Frequent sirens and helicopters could be heard as emergency services responded to the shootings, and a large area of central Vienna was cordoned off.
Thomas Mayer, the European Editor at Austria’s Der Standard newspaper, told Al Jazeera that “there are police everywhere and the city centre is closed”.
“The problem is there are so many people who went to restaurants and bars to have some joy in the last evening before lockdown (and now) these people cannot go home,” he added.
“We are experiencing difficult hours in our republic,” Kurz said on Twitter shortly after the attacks, adding that the army would protect sites in the capital so the police could focus on anti-terror operations.
“Our police will act decisively against the perpetrators of this repulsive terror attack,” he said. “We will never be intimidated by terrorism and we will fight this attack with all means”.

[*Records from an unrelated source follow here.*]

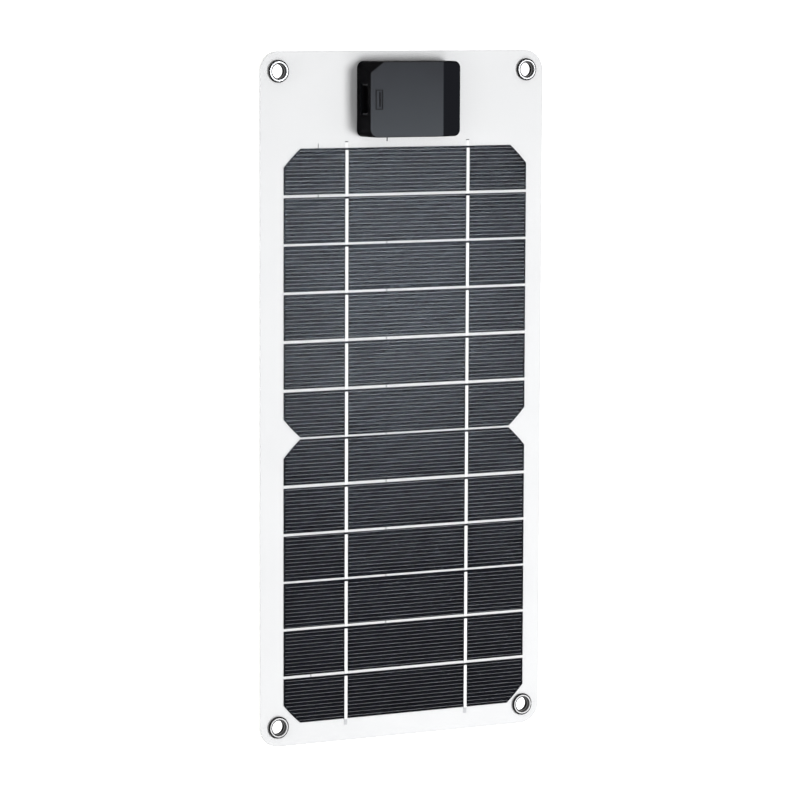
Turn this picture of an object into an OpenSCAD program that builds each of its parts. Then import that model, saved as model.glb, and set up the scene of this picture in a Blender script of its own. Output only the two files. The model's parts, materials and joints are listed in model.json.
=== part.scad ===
// Small flexible solar panel: twelve cell strips laminated on a board, four corner eyelets,
// and a charging box with a USB-A port. It stands upright, as it hangs on a wall.
// +Z points to the end with the box, +X to the right seen from the front, and the front faces -Y.
// The origin is the centre of the four eyelets, on the plane that their rolled backs touch.

/* [Panel] */
// Width of the panel
panel_w = 145.5; // [142:0.5:160]
// Height of the panel
panel_h = 316.5; // [312:0.5:330]
// Radius of the panel's corners
corner_r = 9.5; // [4:0.5:12]

/* [Layers] */
// Thickness of the white film on the back
rear_film_t = 0.13; // [0.1:0.01:0.3]
// Thickness of the glass-fibre board
board_t = 1.1; // [0.8:0.1:2]
// Thickness of the sealing sheet behind the white sheet
rear_seal_t = 0.3; // [0.25:0.05:0.6]
// Thickness of the white sheet that shows between the cells
white_t = 0.2; // [0.1:0.05:0.4]
// Thickness of the clear sealing sheet that the cells lie in
front_seal_t = 0.65; // [0.65:0.05:1]
// Thickness of the clear film on the front
front_film_t = 0.08; // [0.05:0.01:0.09]
// Air left between the clear sheets and what they cover
seal_gap = 0.02; // [0.01:0.01:0.03]

/* [Cells] */
// Width of the square wafer that six strips are cut from
wafer_w = 125; // [120:1:128]
// Diameter of the round wafer before it was cut square
wafer_d = 165; // [155:1:170]
// Height of one cell strip
strip_h = 20.75; // [18:0.05:20.8]
// Thickness of a cell
cell_t = 0.2; // [0.15:0.01:0.2]
// Middle of the cells, to the right of the eyelets' centre
cells_x = 1.6; // [-2:0.1:2]
// Middle of the cells, below the eyelets' centre
cells_drop = 16.8; // [14:0.1:17.5]

/* [Ribbons] */
// Width of the ribbons that join the cells
ribbon_w = 1.5; // [1:0.1:2.5]
// Thickness of a ribbon
ribbon_t = 0.18; // [0.1:0.01:0.18]
// Distance between the two columns of ribbons
ribbon_spacing = 62.5; // [50:0.5:70]
// How far the columns lie right of the cells' middle
ribbon_shift = 0.45; // [-1:0.05:1]
// How far a ribbon stops short of a cell's far edge
ribbon_short = 0.9; // [0.5:0.1:3]
// How far the end ribbons reach past the cells
tab_out = 3; // [2:0.1:3.5]
// Width of the cross ribbons hidden behind the white sheet
bus_w = 4; // [2:0.5:4]

/* [Eyelets] */
// From the panel's edges to each eyelet's centre
eyelet_inset = 9; // [8:0.1:10]
// Radius of an eyelet's hole
eyelet_hole_r = 3.2; // [2.5:0.1:3.6]
// Wall of an eyelet's barrel
barrel_wall = 0.35; // [0.2:0.05:0.5]
// Width of the brim on the front
brim_w = 1.9; // [1.5:0.1:2]
// How far the brim stands out, which is also the radius of both its edges
brim_h = 0.6; // [0.4:0.05:0.8]
// Radius of the roll on the back
rear_roll_r = 0.45; // [0.35:0.05:0.5]
// Thickness of the washer under the rear roll
washer_t = 0.4; // [0.3:0.05:0.6]
// Radius of the washer
washer_r = 5.6; // [5:0.1:6]

/* [Box] */
// Width of the charging box
box_w = 47.5; // [46:0.5:50]
// Height of the charging box
box_h = 34.2; // [34:0.1:36]
// How far the box stands out from the panel
box_d = 14; // [13.2:0.1:15]
// Middle of the box, left of the eyelets' centre
box_left = 0.8; // [-3:0.1:3]
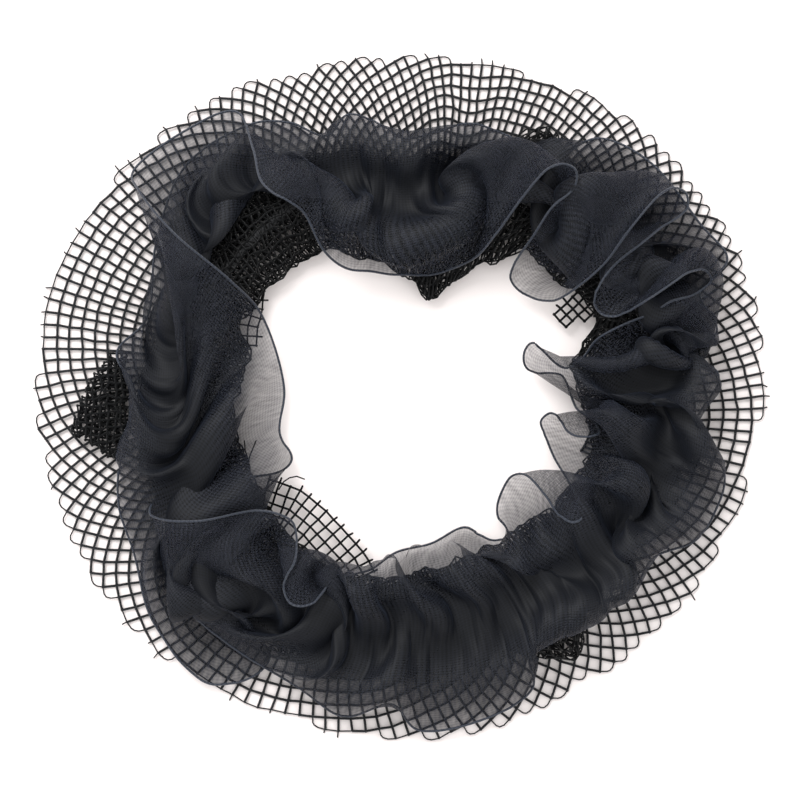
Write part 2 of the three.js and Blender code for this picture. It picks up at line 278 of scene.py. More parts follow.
def knotsAt(centres, radii):
    # Small closed knots: two six-sided pyramids base to base, turned at random, and a little flattened.
    count = len(centres)
    radius = np.broadcast_to(radii, count)[:, None]
    turn = np.random.default_rng(netting["seed"]).uniform(0, np.pi, count)[:, None] + np.pi / 3 * np.arange(6)
    rim = np.stack([radius * np.cos(turn), radius * np.sin(turn), 0 * turn], -1)
    top = netting["knotHeight"] * radius[:, None] * np.array([0, 0, 1.0])
    points = centres[:, None] + np.concatenate([rim, top, -top], 1)
    j = np.arange(6)
    k = (j + 1) % 6
    one = np.concatenate([np.stack([j, k, np.full(6, 6)], 1), np.stack([k, j, np.full(6, 7)], 1)])
    return repeated(points, one)


def gridLinks(index, ring):
    # The pairs of a grid's numbers in neighbouring rows, which a ring's last and first are too, and then in
    # neighbouring columns.
    pairs = [[index, np.roll(index, -1, axis=0)] if ring else [index[:-1], index[1:]],
             [index[:, :-1], index[:, 1:]]]
    return np.vstack([np.stack(pair, -1).reshape(-1, 2) for pair in pairs])


def joined(parts):
    # Several bodies' points and faces as one list.
    offsets = np.cumsum([0] + [len(points) for points, _ in parts[:-1]])
    return np.vstack([p for p, _ in parts]), np.vstack([f + offset for (_, f), offset in zip(parts, offsets)])


def skirtNet():
    # The hole's line in the mesh is walked by turning with the table, as long as the rim is. A crossing of
    # the mesh goes to the rim's place nearest to it on that line, and as deep under the rim as it was far
    # from the line.
    angle = np.linspace(meshTurns[0]["angle"], meshTurns[-1]["angle"], netting["walk"])
    step = np.linalg.norm(np.diff(circled(angle, columnAt(rimRows, "radius", angle)), axis=0), axis=1)
    turn = np.interp(angle, [row["angle"] for row in meshTurns], [row["mesh"] for row in meshTurns])
    even = netting["walkEven"]
    turn = np.convolve(np.pad(turn, even // 2, mode="reflect", reflect_type="odd"), np.full(even, 1 / even),
                       mode="valid")
    heading = turn - 90
    line = np.vstack([[0, 0], np.cumsum(circled(0.5 * (heading[1:] + heading[:-1]), step), axis=0)])
    gone = np.concatenate([[0], np.cumsum(step)])
    gap = line[-1]
    print("hole line opens by", gap.round(1), "of", round(gone[-1]))
    line = line - gap * (gone / gone[-1])[:, None]
    line = line - line.mean(0)
    pitch = netting["pitch"]
    reach = int((np.abs(line).max() + netting["depth"]) / pitch) + 2
    cells = np.indices((2 * reach + 1, 2 * reach + 1)).reshape(2, -1).T - reach
    places = cells * pitch
    nearest = np.empty(len(places), int)
    batch = 2000  # crossings at a time, which keeps the table of distances small
    for part in range(0, len(places), batch):
        away = np.linalg.norm(places[part:part + batch, None] - line[None, :-1], axis=2)
        nearest[part:part + batch] = away.argmin(1)
    tangent = line[nearest + 1] - line[nearest]
    length = np.linalg.norm(tangent, axis=1, keepdims=True)
    tangent = tangent / length
    offset = places - line[nearest]
    slide = np.clip(np.sum(offset * tangent, axis=1) / length[:, 0], -1, 1)
    depth = offset[:, 1] * tangent[:, 0] - offset[:, 0] * tangent[:, 1]
    far = np.linalg.norm(offset, axis=1)
    kept = (depth > -netting["over"] * pitch) & (far < netting["depth"])
    kept &= (depth > 0) | (far < netting["beside"] * pitch)
    cells, depth = cells[kept], np.maximum(depth[kept], 0)
    at = np.interp(nearest[kept] + slide[kept], np.arange(len(angle)), angle)
    rng = np.random.default_rng(netting["seed"])
    push = columnAt(rowWaves, "push", at) * np.clip(depth / netting["waveFade"], 0, 1)
    inwards = depth * columnAt(rowGaps, "gap", at) - push
    radial = columnAt(rimRows, "radius", at) - netting["rimThread"] - inwards
    flat = circled(at, radial) + rng.normal(0, netting["wobble"], (len(cells), 2))
    wave = rng.normal(0, netting["waveSpread"], len(cells)).clip(-1, 1)
    height = netting["height"] + netting["wave"] * wave
    points = np.column_stack([flat, height])
    number = np.full((2 * reach + 2, 2 * reach + 2), -1)
    a, b = (cells + reach).T
    number[a, b] = np.arange(len(cells))
    links = np.vstack([np.stack([number[a, b], number[a + da, b + db]], 1) for da, db in ((1, 0), (0, 1))])
    links = links[links[:, 1] >= 0]
    long = np.linalg.norm(points[links[:, 0]] - points[links[:, 1]], axis=1)
    return points, links[long < netting["longest"] * pitch], depth


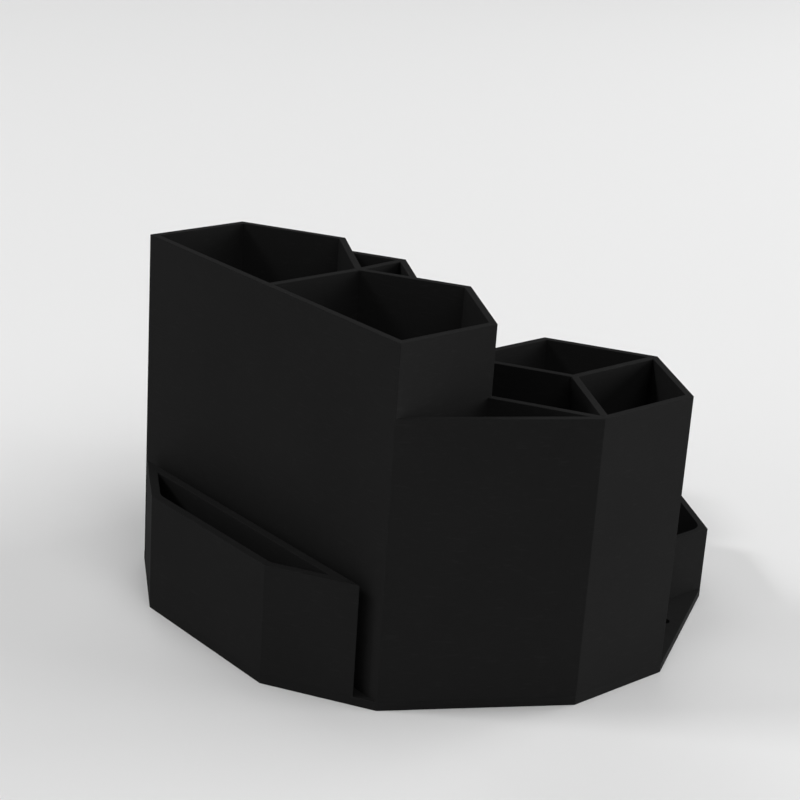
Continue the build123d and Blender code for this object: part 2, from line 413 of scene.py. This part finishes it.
def tower_wall(name, corners, foot, top, finish):
    """Closed wall between two matched outlines, with an opening in its first side."""
    outside, out = rounded(corners)
    inside, into = rounded(moved_in(corners, WALL))
    first_side = ARC_STEPS + 1  # points of the first corner's arc, after which the first side begins
    jambs = np.array([-OPENING_HALF, -OPENING_HALF, OPENING_HALF, OPENING_HALF])

    def with_jambs(points, normals):
        """The outline with four more points on its first side, two at each end of the opening."""
        extra = np.stack([jambs, np.full(4, points[first_side, 1])], 1)
        return (
            np.insert(points, first_side, extra, 0),
            np.insert(normals, first_side, np.tile([0.0, -1.0], (4, 1)), 0),
        )

    outside, out = with_jambs(outside, out)
    inside, into = with_jambs(inside, into)
    inwards, height = rim_profile(foot, top)
    inwards, height = np.insert(inwards, 1, 0), np.insert(height, 1, OPENING_TOP)
    up_outside = rows_of(outside, out, inwards, height)
    down_inside = rows_of(inside, into, -inwards, height)[::-1]
    grid = np.concatenate([up_outside, down_inside])
    grid[[0, -1], first_side + 1 : first_side + 3, 2] = OPENING_TOP
    rows, columns = grid.shape[:2]
    piece = new_piece(name, grid, grid_quads(rows, columns, closed_rows=True), [], finish)
    shape = bmesh.new()
    shape.from_mesh(piece.data)
    bmesh.ops.remove_doubles(shape, verts=shape.verts, dist=SAME_PLACE)
    bmesh.ops.dissolve_degenerate(shape, edges=shape.edges, dist=NO_LENGTH)
    shape.to_mesh(piece.data)
    shape.free()
    return piece


tower = tower_wall("tower", tower_corners, PLATE_TOP, top_of("tower_shell"), plastic["cells"])
stands_for(tower, "tower_shell", "body")

# %% [markdown]
# ## The walls inside and behind the tower
#
# One upright wall parts the two pen cells. Behind the tower, where the two hexagons meet, a small
# four-sided space with a diagonal wall holds clips. Each of these is a straight or bent strip
# whose ends run a millimetre into the walls beside it. A cube could be stretched and turned into
# place, but an outline says at once where the ends are, and it gives the same rounded rim as on
# every other wall.


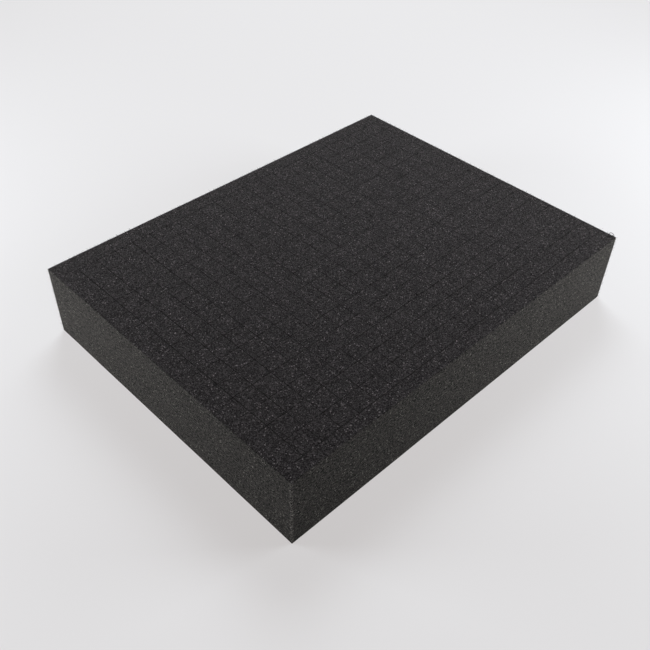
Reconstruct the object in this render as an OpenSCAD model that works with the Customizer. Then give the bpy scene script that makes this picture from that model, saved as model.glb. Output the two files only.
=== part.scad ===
// Raster foam tray for small figures: one block of soft open-cell foam, slit from above into
// square cells. A cell is torn out by hand along its slits, which leaves a pocket over an uncut floor.
// X runs along the length, Y from front to back and Z up, from the middle of the underside.
// All sizes are in millimetres and all angles in degrees.

/* [Block] */
// Length of the block, from left to right
block_length = 325; // [150:5:600]
// Width of the block, from front to back
block_width = 250; // [120:5:450]
// Height of the block
block_height = 58; // [30:1:120]

/* [Raster] */
// Spacing of the slits, which is the side of one cell
cell_pitch = 15; // [10:0.5:30]
// Width of a slit, as the knife leaves it
slit_width = 0.3; // [0.2:0.05:1]
// Foam left uncut below the slits
floor_thickness = 10; // [4:1:20]
// Uncut web that joins two neighbouring cells, halfway between two crossings
web_width = 2; // [1:0.25:4]
// Least foam left between the end of any cut and the side of the block
least_skin = 0.5; // [0.5:0.5:10]

/* [Set of the raster on the block] */
// How far the raster sits to the right of the middle
raster_shift_x = 4; // [-5:0.1:5]
// How far the raster sits behind the middle
raster_shift_y = -1.2; // [-5:0.1:5]
// How far the raster is turned, counter-clockwise from above
raster_turn = 0.6; // [-1:0.1:1]

/* [Hidden] */

// How far a knife passes above the top face, so that each slit is open
overcut = 1;

// Half the length of a cross cut, from the middle of its long slit to the web
cut_reach = (cell_pitch - web_width) / 2;

// How far the turn carries the raster's corners towards the ends and towards the front and back
drift_x = block_width / 2 * abs(sin(raster_turn));
drift_y = block_length / 2 * abs(sin(raster_turn));

// Whole cells that fit along one side of the block
function cells_along(side, shift, drift) =
    floor((side - 2 * (cut_reach + least_skin + abs(shift) + drift)) / cell_pitch);

cells_x = cells_along(block_length, raster_shift_x, drift_x);
cells_y = cells_along(block_width, raster_shift_y, drift_y);

// Place of one slit line among those that bound a number of cells, from the raster's middle
function line_place(line, cells) = (line - cells / 2) * cell_pitch;

// Right-hand edge of one knife from front to back. At each row it steps out round the cross cut,
// and between two rows it follows the wall of the long slit.
function knife_edge(rows) = [
    for (row = [0 : rows])
        let (y = line_place(row, rows), next_y = y + cell_pitch)
            each concat(
                [[cut_reach, y - slit_width / 2], [cut_reach, y + slit_width / 2]],
                row < rows
                    ? [[slit_width / 2, y + slit_width / 2], [slit_width / 2, next_y - slit_width / 2]]
                    : []
            )
];

// The same edge on the left, from back to front
function mirrored_back(edge) = [for (i = [len(edge) - 1 : -1 : 0]) [-edge[i].x, edge[i].y]];

// Outline of one knife: a long slit from the first row to the last, crossed at every row
module knife_outline() {
    edge = knife_edge(cells_y);
    polygon(concat(edge, mirrored_back(edge)));
}

// All the knives side by side, down to the floor of the tray
module raster() {
    translate([raster_shift_x, raster_shift_y, floor_thickness])
        rotate([0, 0, raster_turn])
            for (column = [0 : cells_x])
                translate([line_place(column, cells_x), 0, 0])
                    linear_extrude(height = block_height - floor_thickness + overcut)
                        knife_outline();
}

// The uncut block, resting on its underside
module block() {
    translate([-block_length / 2, -block_width / 2, 0])
        cube([block_length, block_width, block_height]);
}

// The tray: one block of foam, with its raster of slits
module foam_tray() {
    color([0.22, 0.21, 0.215])
        difference() {
            block();
            raster();
        }
}

foam_tray();
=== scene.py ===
"""Looks of a raster foam tray: one block of open-cell foam, slit from above into square cells.

The block is one mesh. Its top is a sheet that folds down into every slit, its sides and underside
are plainer sheets, and all of them are laid out with numpy as functions of two parameters. Short
strands stand along its edges, with one frayed wisp near a corner. The pores are a solid pattern in
the material, and the block has a flat map of its own for the export.
"""
import math

import bmesh
import bpy
import numpy as np
from mathutils import Matrix, Vector


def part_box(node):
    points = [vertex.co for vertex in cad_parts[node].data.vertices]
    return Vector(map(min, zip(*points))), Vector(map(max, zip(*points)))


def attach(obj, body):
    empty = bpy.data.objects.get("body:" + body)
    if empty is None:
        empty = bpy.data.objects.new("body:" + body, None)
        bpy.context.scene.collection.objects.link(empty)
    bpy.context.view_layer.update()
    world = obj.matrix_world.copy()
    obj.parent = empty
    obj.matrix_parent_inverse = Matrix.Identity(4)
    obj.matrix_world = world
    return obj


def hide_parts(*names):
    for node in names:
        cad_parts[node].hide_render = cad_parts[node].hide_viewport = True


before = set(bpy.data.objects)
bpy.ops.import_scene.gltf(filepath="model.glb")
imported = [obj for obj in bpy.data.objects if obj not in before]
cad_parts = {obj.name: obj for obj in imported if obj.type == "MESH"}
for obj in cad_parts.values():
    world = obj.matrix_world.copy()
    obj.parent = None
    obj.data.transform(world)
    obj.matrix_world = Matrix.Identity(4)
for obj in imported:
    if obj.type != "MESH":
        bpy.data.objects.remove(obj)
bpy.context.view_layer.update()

MM = 0.001

# The block, from the frame: the middle of its underside is the origin
HALF_X, HALF_Y, TOP = (float(side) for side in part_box("foam_tray")[1])
EDGE_RADIUS = 0.45 * MM

# The raster, with the sizes that the solid is cut to
PITCH = 15 * MM
COLUMNS, ROWS = 20, 15
SLIT_WIDTH = 0.3 * MM
WEB_WIDTH = 2 * MM
REACH = (PITCH - WEB_WIDTH) / 2
FLOOR_THICKNESS = 10 * MM
SHIFT = np.array([4.0, -1.2]) * MM
TURN = math.radians(0.6)

# Lines of the sheets: their distances from a long slit and from a cross cut, their shares of the
# way from the raster to the edge's curve, and their places on that curve as shares of its radius.
# The lines at a slit's foot and lips are nearer to its middle than LIP, and move with its opening
FOOT = 0.15 * SLIT_WIDTH
LIP = 0.6 * SLIT_WIDTH
LONG_LINES = [SLIT_WIDTH / 2, 0.7 * MM, 2.2 * MM, 4.3 * MM, REACH, REACH + 0.1 * MM]
CROSS_LINES = [SLIT_WIDTH / 2, 0.7 * MM, 2.6 * MM, 5 * MM]
END_BORDER = [0.5, 0.95, 1.0]
SIDE_BORDER = [0.2, 0.45, 0.72, 0.96, 1.0]
CURVE_LINES = np.array([0.0, 0.55, 1.0])
PLAIN_SPACING = 3.0 * MM
CURVE_MARGIN = 0.4 * MM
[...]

The assailants, Kurz later told ORF, were “very well prepared” and “very well equipped, with automatic weapons”.
‘At least 100 rounds or even more’
While the shootings began near Vienna’s main synagogue, Jewish community leader Oskar Deutsch said on Twitter that it was not clear whether the synagogue and adjoining offices had been the target.
He added that they were closed at the time.
Rabbi Schlomo Hofmeister told London’s LBC radio he was in the compound of the synagogue when the attack took place.
“Upon hearing shots, we looked down [from] the windows and saw the gunmen shooting at the guests of the various bars and pubs,” he said.
“The gunmen were running around and shooting at least 100 rounds or even more in front of our building,” he said.